Furthermore, lazy-scope typically requires MonadUnliftIO m, and Bluefin’s Eff is compatible with MonadUnliftIO, so you don’t lose anything.


A couple of notes on your design:

  • unScope is not safe because someone can write an NFData instance that violates its invariants.
import Control.DeepSeq
import Lazy.Scope
import Relude hiding (withFile)
import System.IO (IOMode (ReadMode))

data Bad a = MkBad a deriving Show

instance NFData (Bad a) where rnf _ = ()

-- MkBad "*** Exception: /dev/zero: hGetBufSome: illegal operation (handle is closed)
--
-- HasCallStack backtrace:
--  ioException, called at libraries/ghc-internal/src/GHC/Internal/IO/Handle/Internals.hs:347:20 in ghc-internal:GHC.Internal.IO.Handle.Internals
bad :: IO (Bad LByteString)
bad =
  withFile
    "/dev/zero"
    ReadMode
    (\h -> do bs <- hGetContents h ; unScope (fmap MkBad bs))
  • The NFData constraints on WithFile are redundant.
3 Likes

Thanks for review.
Bluefin must be a great library, but I’m a little afraid of an effect library.
I worked on a project using polysemy and I had terrible navigation experience in code.

Usually NFData instance is derived automatically by GHC, so bad instance is not likely.

1 Like

It’s not really a well-defined statement, but I want to say “Bluefin is orders of magnitude simpler than polysemy”. It really is as simple as simple as possible and no simpler: just arguments and a monad, tagged so that effects can’t escape scope, just like lazy-scope.

Instead of

Scoped s -> LazyT s m r

you would have

s :> es => Scoped s -> Eff es r

and then for free you would have the ability to use everything else that Bluefin offers, including the ability to use Bluefin state, exceptions and streams within withFile blocks (which is not possible with LazyT).

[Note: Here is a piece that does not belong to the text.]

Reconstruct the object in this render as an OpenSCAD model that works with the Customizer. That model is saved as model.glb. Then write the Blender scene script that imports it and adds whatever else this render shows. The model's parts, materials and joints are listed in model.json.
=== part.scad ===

Have a look. I think you’ll like it! If you’d like my help porting lazy-scope to Bluefin then please open an issue.

eyes #29

1 Like

Sure, but you can still use Bluefin’s MonadUnliftIO in order to be compatible with lazy-scope and indeed in general you’ll need to use it to be compatible with the MonadUnliftIO ecosystem in general. It’s just that uses are not guaranteed to be safe.

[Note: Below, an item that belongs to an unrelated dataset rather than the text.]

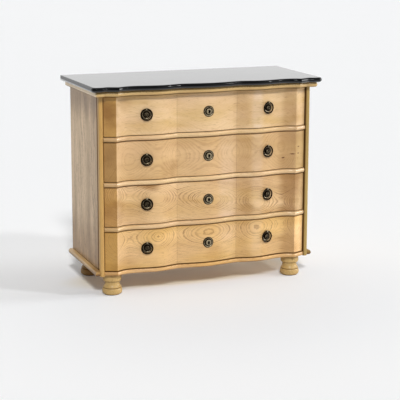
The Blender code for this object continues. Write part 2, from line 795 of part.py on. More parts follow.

I had another thought: LazyT has nothing to do with laziness. It is also a theory of scopes that applies more generally, so maybe ScopedT or WithScopeT would be a better name.

1 Like

What about exceptions during I/O? IIRC, lazy IO doesn’t throw exceptions, it just closes the handle silently when they happen. Does this library mimic that, or does it actually throw the exceptions?

1 Like

Good point! Handle scope is controlled by a bracket. An exception is just re-thrown.
So an exception thrown from lazy code smuggles thunk beyond the handle scope:

  withBinaryFile fn ReadMode (hGetContents >=> toLbs . fmap (throw . AssertionFailed . decodeUtf8))

SomeException does not require NFData instance from the wrapped exception and
best workaround so far is to catch, rnf showed value and rethrow.

1 Like

I don’t understand the design of this library, maybe I’m missing something.

If I understand this right, the problem is that if one reads from a handle with lazy IO, closes the handle, then consumes the read value, it will try to actually read from the handle and cause a runtime error. The culprit for this is lazy IO.

The solution in this library is to have a newtype over Handle which can perform lazy IO, but it cannot be manually closed. This makes the above error impossible, but it also removes some control: one can no longer partially read the input and manually close the handle. I can see that this trade-off might be desirable if one always wants to read the full input. But we get this from just the newtype.

What’s everything else for?

1 Like

app uses the library for handles which are not fully consumed because zlib archive usually ends way before EOF.

In that case you’re relying on GC to close the handle, which is “not generally recommended” (see System.IO.Handle).

But ignoring that, I still don’t see what everything else (scopes, NFData) is meant to solve.

Bracket is responsible for handle allocation and disposal.

hGetContents from Data.ByteString.Lazy relies on GC if exception happens or file content is not fully consumed, because function comment prohibits using hClose manually.

In the use case an average git commit file is about 500 bytes, but file size is at least 4kb and could reach 100mb. So at best only 15% is consumed. 400 000 files => too many open files.

Exact size to be consumed is not known beforehand:

Codec.Compression.Zlib.decompress :: LByteString -> LByteString
2 Likes

Ah I missed this, and I think I understand now.

To avoid the problem of lazy IO + manually closed handle,

  1. The library has its own withFile/withBinaryFile that creates a Handle newtype and closes it when done. The user cannot close this manually.
  2. The lazy bytestring could leak out of this withFile/withBinaryFile, so the result of reading the file is forced fully with NFData. Note that there are a couple of problems with this.
    1. It can adds unnecessary overhead if the result is big and already has no thunks.
    2. The lazy bytestring can still escape, if one puts it in an IORef for instance. This is true even if the IORef is created inside the bracket, since NFData for references don’t (and can’t) force the values inside.

Additionally there are two features completely unrelated to lazy IO, which added to my confusion.

  1. The Handle is “scoped” to make it unusable outside of its withFile/withBinaryFile.
  2. It uses MonadUnliftIO instead of IO.